The Italian artist Gian Lorenzo Bernini was a famous architect, sculptor and painter, but also a stage designer, a poet and a dramatist. His works made him one of the major artists of all times and definitely the most important figure of the Roman Baroque.
ABOUT HIS LIFE
Born in Naples in 1598, his long and successful artistic career lasted from his teens until his death in 1680. Following his early success in Rome, where he worked for the city’s most powerful families and the popes, his fame spread across the whole of Europe. His royal patrons included King Charles I of England and King Louis XIV of France. A sculptor, architect, painter, stage designer, poet, and dramatist, Bernini created dynamic monuments that combined the arts of painting, sculpture, and architecture in an integrated whole.
What were is major works?
During the pontificate of Urban VIII, he realized the St. Peter Baldachin in St. Peter’s Basilica, a sculpted gilded-bronze canopy, which was the first truly Baroque monument. It was intended to mark the place of Saint Peter’s tomb underneath. The structure is architecturally imposing; its height, for example, was greater than that of many buildings. But the execution relied primarily on sculptural gifts. Bernini was able to make hard material seem soft and malleable, giving static form a dynamic aspect.
info source: http://www.ovo.com/en/st-peter-s-baldachin/
Bernini’s most spectacular public monuments date from the mid-1640s to the 1660s. The Fountain of the Four Rivers, which was commissioned in 1648 by Pope Innocent X, is located in the Piazza Navona in Rome. It was a grandiose monument to the power and glory of the pope and his family. It supports an ancient Egyptian obelisk. The surrounding marble sculptures represent the four major rivers of the four continents that were recognized at that time.
The greatest single example of Bernini’s mature art is the Cornaro Chapel in Santa Maria della Vittoria. Its focal point is his sculpture of The Ecstasy of St. Teresa (1645–52), a depiction of a mystical experience of the great Spanish Carmelite reformer Teresa of Ávila. Its spatial construction, use of light, trompe l’oeil mural painting, along with the marble, gilded wood and gilt bronze materials used, is a perfect vehicle for such an expression of piety.
Bernini’s greatest architectural achievement is the colonnade enclosing the square before St. Peter’s Basilica. The colonnades were built in 1660 and consist of four rows of columns with in total 284 Doric columns and 88 pilasters. 140 statues were installed on top of the colonnades, all created by Bernini and his students. They depict popes, martyrs, evangelists and other religious figures. Bernini’s talent is best exemplified when looking at the placement of the columns. The columns are “radially aligned“, as though set along the spokes of a wheel whose hubs are points located between the fountains and the obelisk.

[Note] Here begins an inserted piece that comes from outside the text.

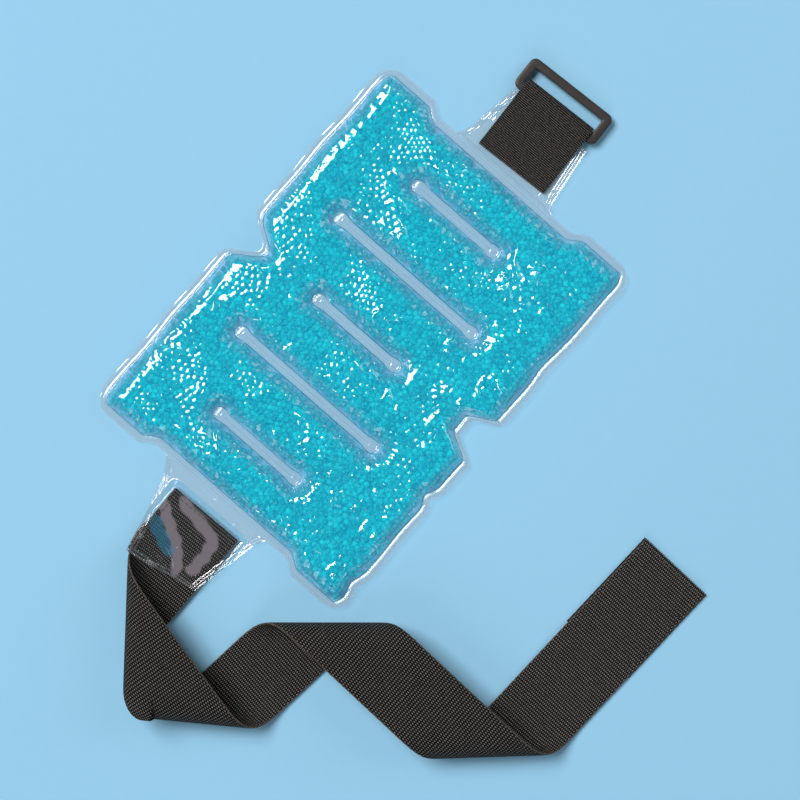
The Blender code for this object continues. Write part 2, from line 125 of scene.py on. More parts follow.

The Cathedra Petri structure, also known as the Chair of St. Peter or Throne of St. Peter, was designed to display the chair on which, according to ancient tradition, St. Peter sat and taught Roman Christians. Pope Alexander VII had the ivory-covered chair put into the gigantic bronze cathedra, with the statues of the Doctors of the Church, St. Ambrose and St. Augustine of the Roman Church and St. Athanasius and St. John Chrysostom of the Greek Church. The religious significance is extremely clear. The Doctors of the Church were always consistent with Peter’s teachings as they expounded theological doctrine.
How can we identify Bernini’s Style?
- Bernini, perhaps more than any other artist of the time period, was responsible for defining the Baroque style of sculpture.
- Whether in his sculpture, architecture, or multimedia works, Bernini’s pieces can always be recognized by their minute attention to detail, grandiose theatricality, and ornate design.
- A high percentage of his work was religious by theme.
- Bernini created swirling, dynamic compositions in his sculptures which were meant to be viewed from all directions, inviting the viewer to be a part of the scene.
- His figures are posed on diagonals, characteristic of Baroque sculpture.
- Bernini paid texture a great deal of attention in his sculptural works. his works are more than a visual experience; they are also a tactile experience.
- His figures are always somewhat idealized.
- A work of Bernini’s is never static. There is always the illusion and sense of movement.
- Through the combination of sculpture, architecture and painting he created a new idea of what an artwork could encompass.
- Bernini used a method of casting called the lost-wax method.